**INFORMATION SUPPLIED:**
----------
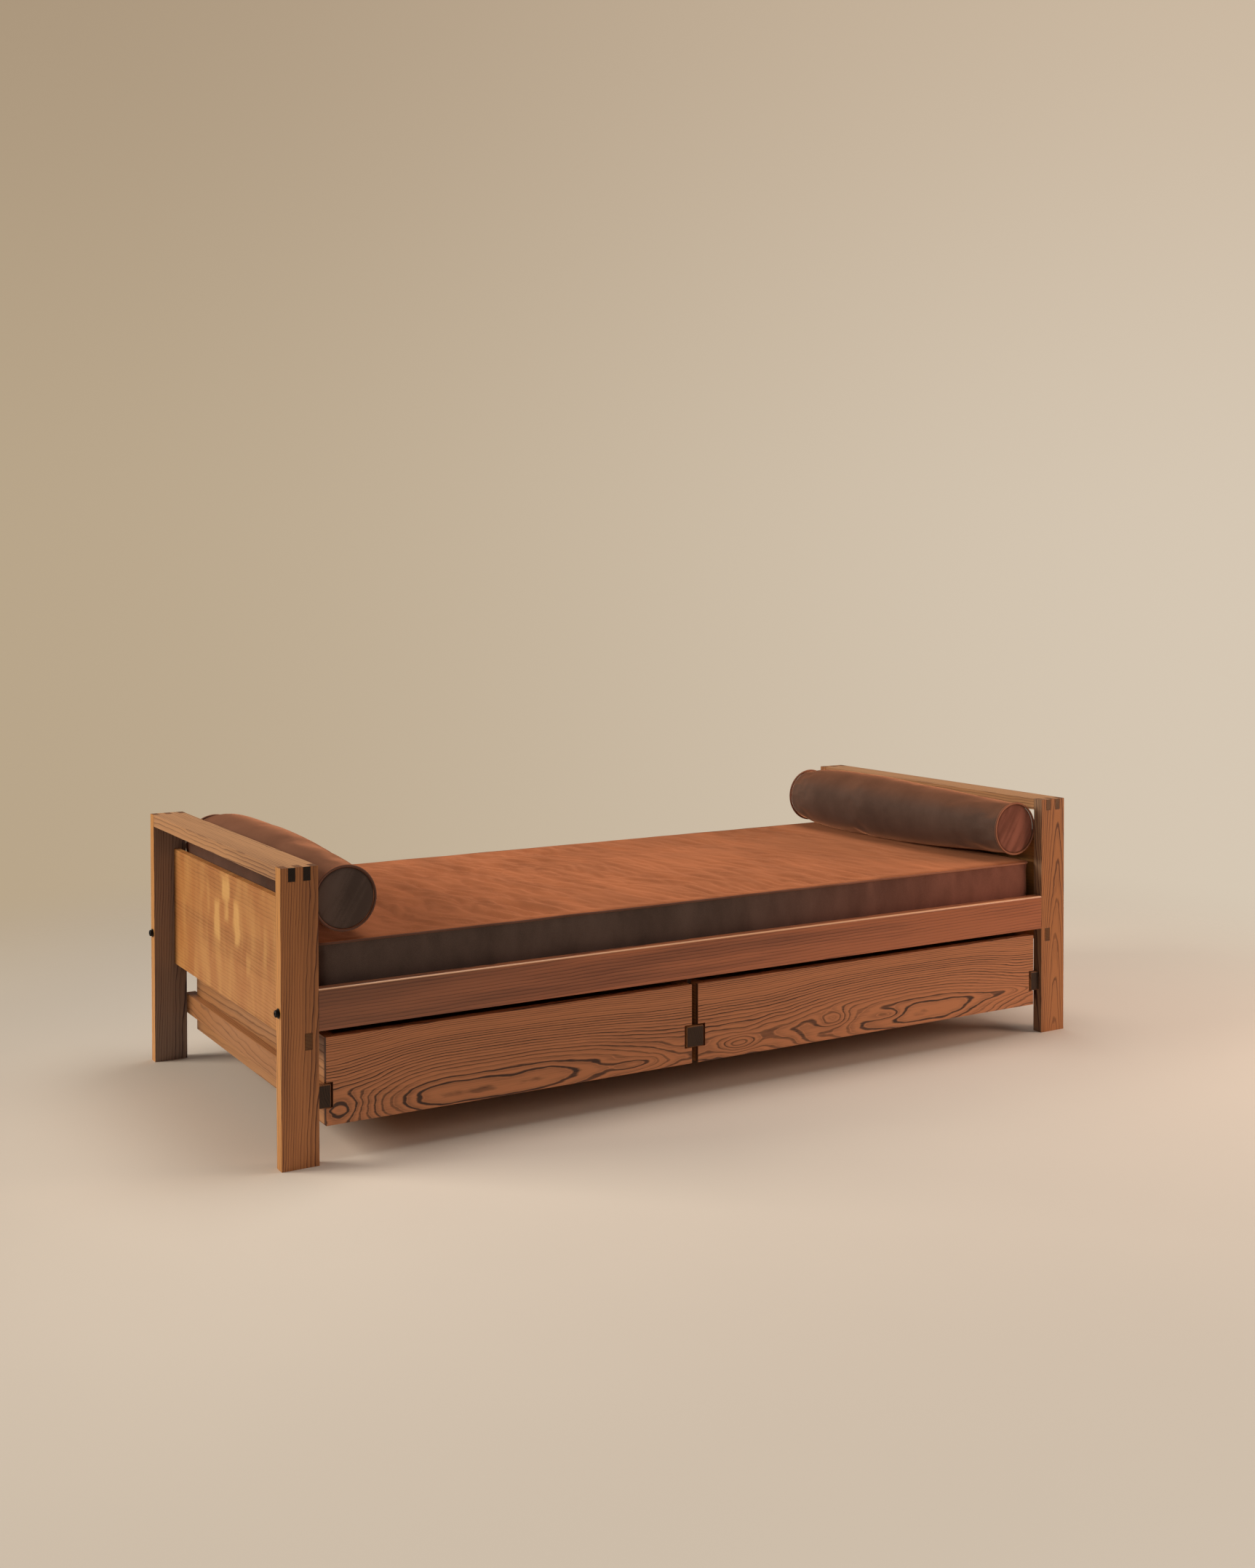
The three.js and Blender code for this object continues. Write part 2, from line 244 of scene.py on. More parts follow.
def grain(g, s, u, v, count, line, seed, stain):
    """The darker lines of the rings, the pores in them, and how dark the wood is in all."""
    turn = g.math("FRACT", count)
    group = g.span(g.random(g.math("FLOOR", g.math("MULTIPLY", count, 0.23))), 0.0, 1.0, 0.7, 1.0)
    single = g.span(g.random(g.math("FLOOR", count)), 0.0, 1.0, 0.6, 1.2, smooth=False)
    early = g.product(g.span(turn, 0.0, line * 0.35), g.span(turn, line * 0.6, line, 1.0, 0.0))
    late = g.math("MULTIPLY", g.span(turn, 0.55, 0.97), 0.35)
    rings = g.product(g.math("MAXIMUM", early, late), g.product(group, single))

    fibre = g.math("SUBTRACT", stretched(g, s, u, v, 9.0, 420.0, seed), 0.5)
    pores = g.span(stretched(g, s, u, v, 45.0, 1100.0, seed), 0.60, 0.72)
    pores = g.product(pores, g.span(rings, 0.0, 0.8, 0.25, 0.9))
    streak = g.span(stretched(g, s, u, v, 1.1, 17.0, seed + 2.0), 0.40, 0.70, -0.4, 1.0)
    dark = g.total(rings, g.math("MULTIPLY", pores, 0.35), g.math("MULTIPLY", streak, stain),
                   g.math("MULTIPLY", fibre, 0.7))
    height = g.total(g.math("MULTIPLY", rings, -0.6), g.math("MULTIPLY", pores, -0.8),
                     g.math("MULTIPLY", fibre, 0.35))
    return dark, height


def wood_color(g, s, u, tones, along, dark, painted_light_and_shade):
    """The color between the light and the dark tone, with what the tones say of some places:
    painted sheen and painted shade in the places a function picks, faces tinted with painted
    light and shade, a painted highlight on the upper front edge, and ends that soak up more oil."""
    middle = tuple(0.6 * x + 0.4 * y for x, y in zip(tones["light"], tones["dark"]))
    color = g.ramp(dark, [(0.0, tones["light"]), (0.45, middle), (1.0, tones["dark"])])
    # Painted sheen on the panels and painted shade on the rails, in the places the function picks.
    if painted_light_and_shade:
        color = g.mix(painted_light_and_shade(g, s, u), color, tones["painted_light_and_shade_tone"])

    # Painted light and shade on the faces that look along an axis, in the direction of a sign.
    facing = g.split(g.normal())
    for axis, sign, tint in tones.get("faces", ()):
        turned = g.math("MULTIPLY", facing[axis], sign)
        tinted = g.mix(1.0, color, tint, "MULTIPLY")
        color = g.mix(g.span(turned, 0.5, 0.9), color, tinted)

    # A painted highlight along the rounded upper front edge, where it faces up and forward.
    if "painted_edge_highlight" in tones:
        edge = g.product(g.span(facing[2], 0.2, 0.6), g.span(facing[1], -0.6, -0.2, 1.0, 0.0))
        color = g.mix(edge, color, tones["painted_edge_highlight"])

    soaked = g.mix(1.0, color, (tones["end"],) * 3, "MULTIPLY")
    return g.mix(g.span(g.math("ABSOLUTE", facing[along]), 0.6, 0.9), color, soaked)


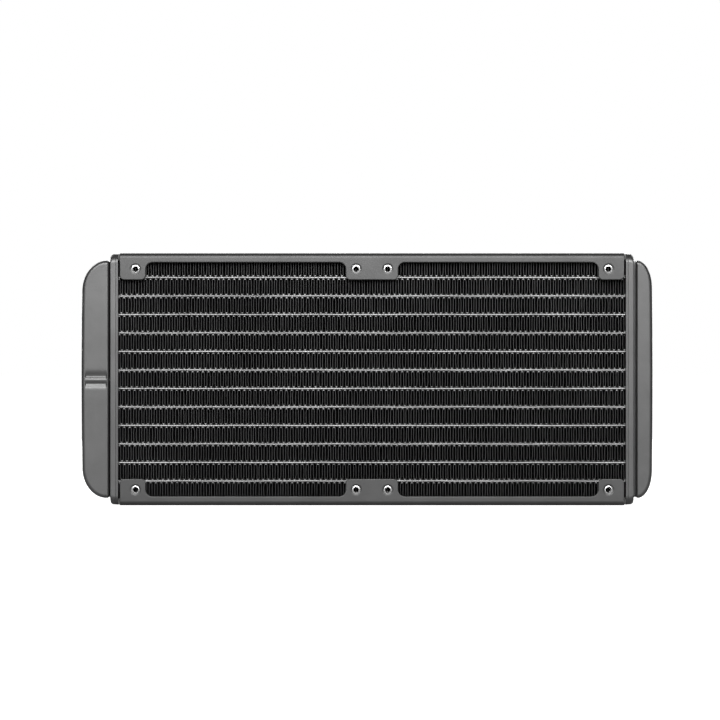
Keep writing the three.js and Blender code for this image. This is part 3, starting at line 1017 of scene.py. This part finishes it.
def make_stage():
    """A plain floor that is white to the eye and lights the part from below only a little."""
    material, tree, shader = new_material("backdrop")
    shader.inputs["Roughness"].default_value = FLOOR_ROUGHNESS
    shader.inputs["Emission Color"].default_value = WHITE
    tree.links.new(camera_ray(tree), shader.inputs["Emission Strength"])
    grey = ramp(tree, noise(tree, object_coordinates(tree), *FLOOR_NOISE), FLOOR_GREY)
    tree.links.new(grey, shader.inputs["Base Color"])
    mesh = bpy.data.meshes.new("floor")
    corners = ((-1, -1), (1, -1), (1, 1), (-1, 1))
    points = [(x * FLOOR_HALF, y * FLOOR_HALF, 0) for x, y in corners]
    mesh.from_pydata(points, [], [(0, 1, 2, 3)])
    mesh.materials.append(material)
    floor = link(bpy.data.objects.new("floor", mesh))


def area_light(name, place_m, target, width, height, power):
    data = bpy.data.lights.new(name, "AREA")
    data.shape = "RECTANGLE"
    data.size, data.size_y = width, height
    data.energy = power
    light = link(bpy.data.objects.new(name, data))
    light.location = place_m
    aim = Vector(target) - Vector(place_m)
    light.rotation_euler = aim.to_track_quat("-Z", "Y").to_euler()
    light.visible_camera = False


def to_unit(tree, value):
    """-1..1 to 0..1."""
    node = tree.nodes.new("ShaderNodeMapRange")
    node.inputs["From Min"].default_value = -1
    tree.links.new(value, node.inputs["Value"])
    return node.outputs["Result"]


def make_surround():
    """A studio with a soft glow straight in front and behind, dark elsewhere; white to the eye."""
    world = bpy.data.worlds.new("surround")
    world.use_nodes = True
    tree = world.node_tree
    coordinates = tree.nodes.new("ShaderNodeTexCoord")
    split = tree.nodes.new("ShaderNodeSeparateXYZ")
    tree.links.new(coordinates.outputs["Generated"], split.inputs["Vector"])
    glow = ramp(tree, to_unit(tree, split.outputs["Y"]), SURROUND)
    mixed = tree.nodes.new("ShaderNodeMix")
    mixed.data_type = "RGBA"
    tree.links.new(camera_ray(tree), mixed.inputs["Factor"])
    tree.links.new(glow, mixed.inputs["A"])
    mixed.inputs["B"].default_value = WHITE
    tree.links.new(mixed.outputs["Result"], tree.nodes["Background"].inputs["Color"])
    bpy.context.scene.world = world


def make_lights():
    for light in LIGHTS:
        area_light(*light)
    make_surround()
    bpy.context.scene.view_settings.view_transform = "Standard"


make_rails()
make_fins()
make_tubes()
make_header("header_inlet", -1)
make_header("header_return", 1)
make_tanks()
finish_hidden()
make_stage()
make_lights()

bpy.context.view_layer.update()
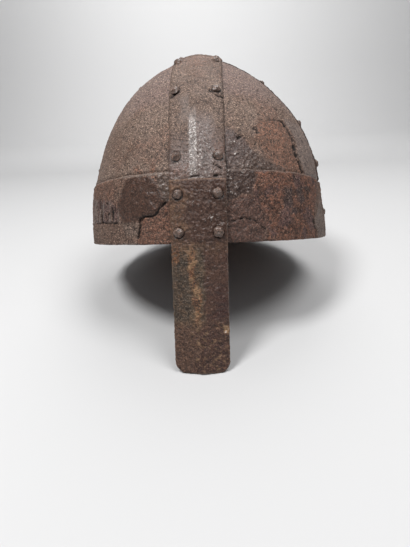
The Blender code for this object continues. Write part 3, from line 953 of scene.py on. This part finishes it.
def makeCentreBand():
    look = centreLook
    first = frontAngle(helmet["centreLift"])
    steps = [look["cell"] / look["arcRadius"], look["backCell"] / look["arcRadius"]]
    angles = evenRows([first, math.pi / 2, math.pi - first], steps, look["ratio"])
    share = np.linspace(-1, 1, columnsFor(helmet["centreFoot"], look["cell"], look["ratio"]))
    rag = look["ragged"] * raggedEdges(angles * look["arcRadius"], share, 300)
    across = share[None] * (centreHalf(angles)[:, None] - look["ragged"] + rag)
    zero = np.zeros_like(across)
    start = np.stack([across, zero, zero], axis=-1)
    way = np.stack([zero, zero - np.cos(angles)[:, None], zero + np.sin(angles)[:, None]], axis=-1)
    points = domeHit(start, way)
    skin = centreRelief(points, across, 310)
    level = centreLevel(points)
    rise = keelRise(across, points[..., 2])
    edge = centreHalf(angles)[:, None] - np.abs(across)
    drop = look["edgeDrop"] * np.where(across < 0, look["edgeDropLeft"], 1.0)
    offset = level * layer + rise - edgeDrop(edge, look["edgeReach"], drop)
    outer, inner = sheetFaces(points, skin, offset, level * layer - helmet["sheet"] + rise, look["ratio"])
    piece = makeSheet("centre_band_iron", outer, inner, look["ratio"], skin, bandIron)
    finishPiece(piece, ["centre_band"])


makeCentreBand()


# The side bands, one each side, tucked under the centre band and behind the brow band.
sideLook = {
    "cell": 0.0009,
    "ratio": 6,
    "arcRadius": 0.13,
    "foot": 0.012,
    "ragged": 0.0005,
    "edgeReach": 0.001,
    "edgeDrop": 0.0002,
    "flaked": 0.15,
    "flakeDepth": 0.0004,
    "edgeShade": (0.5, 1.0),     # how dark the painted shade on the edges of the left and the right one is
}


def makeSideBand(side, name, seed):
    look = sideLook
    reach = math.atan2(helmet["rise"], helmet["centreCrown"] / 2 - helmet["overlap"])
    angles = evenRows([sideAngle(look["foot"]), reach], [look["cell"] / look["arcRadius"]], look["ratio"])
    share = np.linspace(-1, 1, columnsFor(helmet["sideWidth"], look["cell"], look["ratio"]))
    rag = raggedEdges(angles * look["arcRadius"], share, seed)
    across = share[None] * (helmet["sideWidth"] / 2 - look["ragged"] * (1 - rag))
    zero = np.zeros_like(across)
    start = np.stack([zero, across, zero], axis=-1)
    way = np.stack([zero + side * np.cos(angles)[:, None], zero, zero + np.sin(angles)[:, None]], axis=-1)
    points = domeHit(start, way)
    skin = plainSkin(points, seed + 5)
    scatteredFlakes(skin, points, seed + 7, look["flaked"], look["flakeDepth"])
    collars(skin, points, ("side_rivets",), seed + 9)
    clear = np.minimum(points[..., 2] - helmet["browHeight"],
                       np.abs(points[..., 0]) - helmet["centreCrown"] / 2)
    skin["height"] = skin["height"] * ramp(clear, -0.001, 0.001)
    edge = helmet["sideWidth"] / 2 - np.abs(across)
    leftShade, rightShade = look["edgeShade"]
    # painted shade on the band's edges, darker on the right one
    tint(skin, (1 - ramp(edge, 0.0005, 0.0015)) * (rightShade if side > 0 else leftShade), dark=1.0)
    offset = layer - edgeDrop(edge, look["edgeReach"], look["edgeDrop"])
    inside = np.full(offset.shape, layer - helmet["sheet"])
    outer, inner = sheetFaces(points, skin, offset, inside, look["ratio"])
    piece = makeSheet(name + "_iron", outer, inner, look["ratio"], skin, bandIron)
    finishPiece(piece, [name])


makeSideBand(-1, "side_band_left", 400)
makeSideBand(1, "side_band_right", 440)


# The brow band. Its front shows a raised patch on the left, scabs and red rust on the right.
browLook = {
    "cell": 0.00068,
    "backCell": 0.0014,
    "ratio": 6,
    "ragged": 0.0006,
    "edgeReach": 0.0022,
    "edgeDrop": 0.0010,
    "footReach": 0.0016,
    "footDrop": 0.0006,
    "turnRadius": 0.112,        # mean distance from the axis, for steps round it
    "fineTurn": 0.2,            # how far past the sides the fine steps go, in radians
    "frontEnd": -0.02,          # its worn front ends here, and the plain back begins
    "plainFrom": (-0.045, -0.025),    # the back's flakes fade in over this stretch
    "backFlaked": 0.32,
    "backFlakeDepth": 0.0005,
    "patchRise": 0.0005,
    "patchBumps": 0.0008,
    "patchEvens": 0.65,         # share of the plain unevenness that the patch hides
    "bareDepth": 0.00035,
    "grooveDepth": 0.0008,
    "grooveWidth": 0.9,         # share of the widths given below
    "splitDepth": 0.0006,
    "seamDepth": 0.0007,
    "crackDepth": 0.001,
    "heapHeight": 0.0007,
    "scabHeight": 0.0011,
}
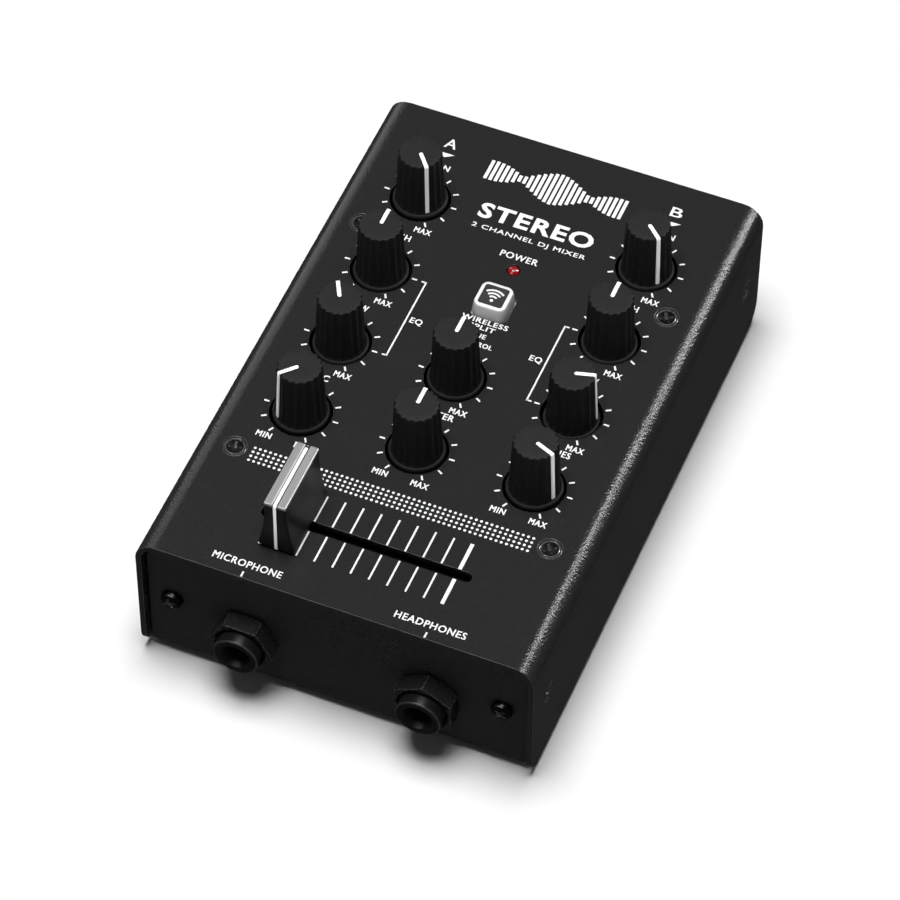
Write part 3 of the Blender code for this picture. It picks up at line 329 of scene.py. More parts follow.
----------
**WHAT YOU WILL DO:** The lines to return begin at the first line of the records and end at the line holding "late), g.product(group, single))"; please return them exactly, including both, and nothing beyond.

**RIGHT ANSWER:**
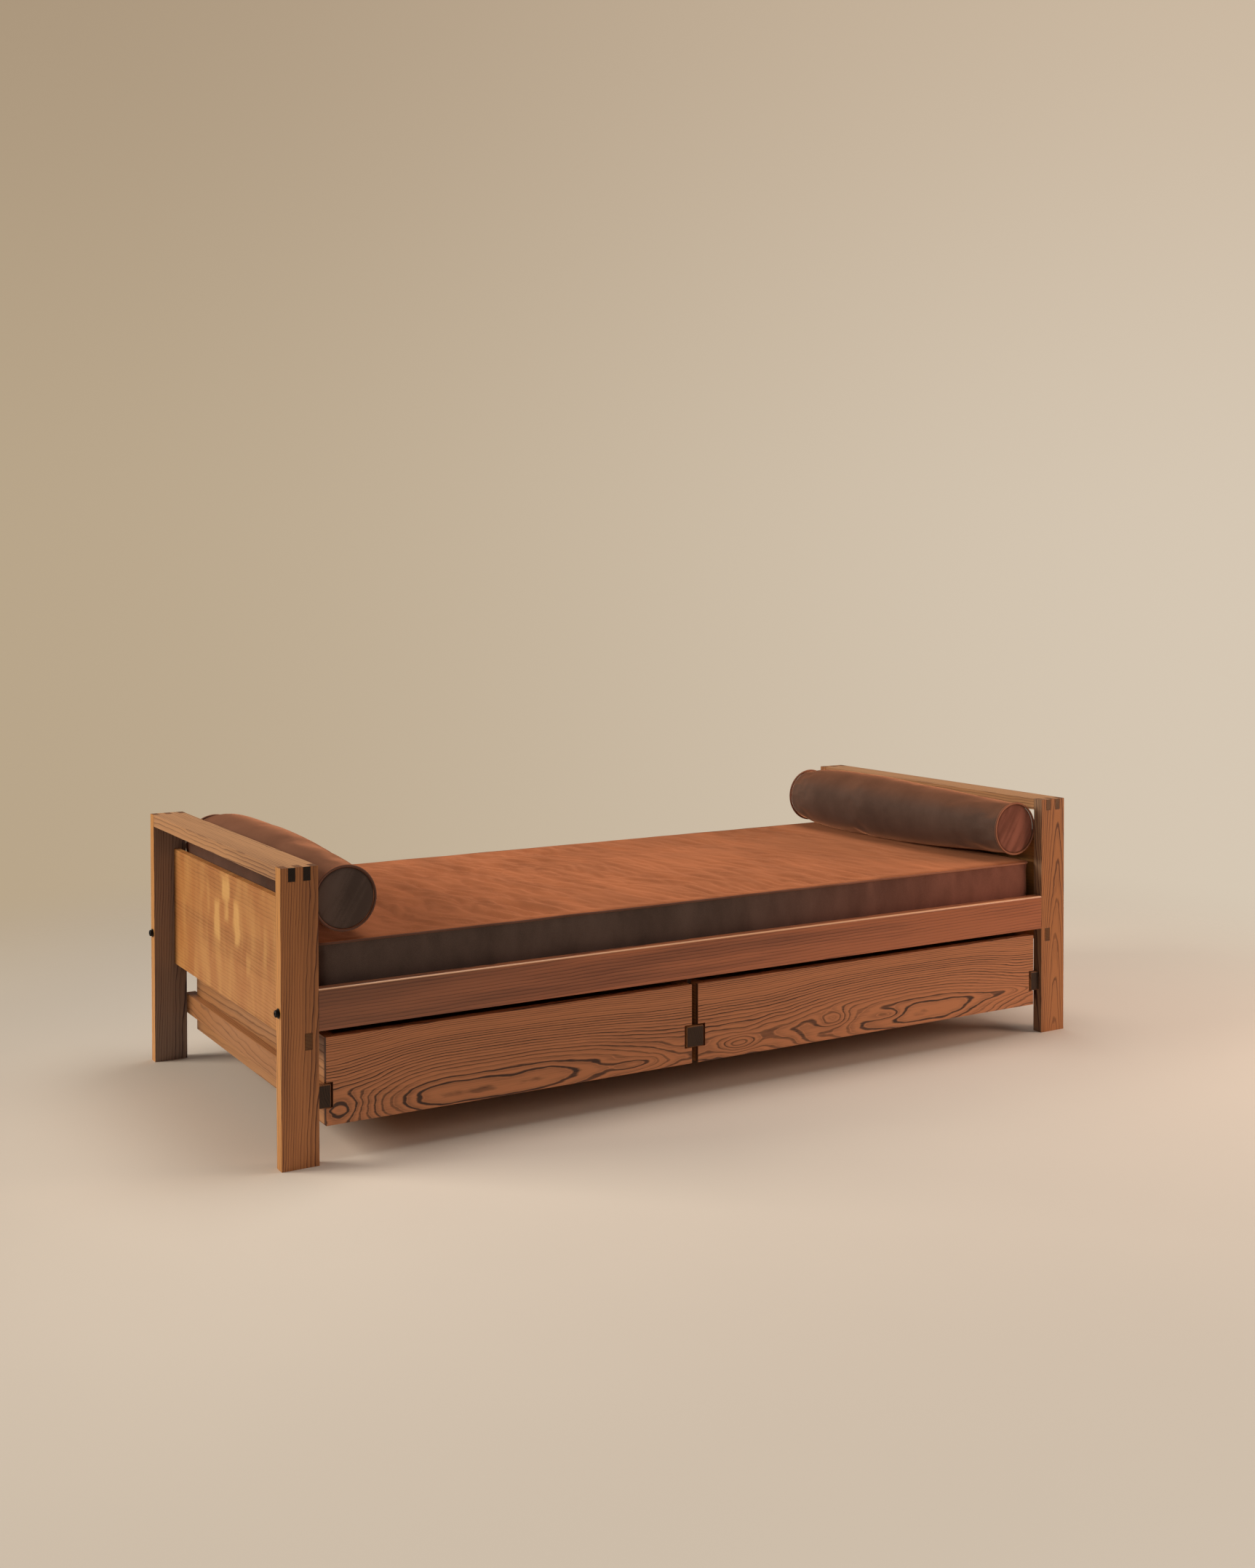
The three.js and Blender code for this object continues. Write part 2, from line 244 of scene.py on. More parts follow.
def grain(g, s, u, v, count, line, seed, stain):
    """The darker lines of the rings, the pores in them, and how dark the wood is in all."""
    turn = g.math("FRACT", count)
    group = g.span(g.random(g.math("FLOOR", g.math("MULTIPLY", count, 0.23))), 0.0, 1.0, 0.7, 1.0)
    single = g.span(g.random(g.math("FLOOR", count)), 0.0, 1.0, 0.6, 1.2, smooth=False)
    early = g.product(g.span(turn, 0.0, line * 0.35), g.span(turn, line * 0.6, line, 1.0, 0.0))
    late = g.math("MULTIPLY", g.span(turn, 0.55, 0.97), 0.35)
    rings = g.product(g.math("MAXIMUM", early, late), g.product(group, single))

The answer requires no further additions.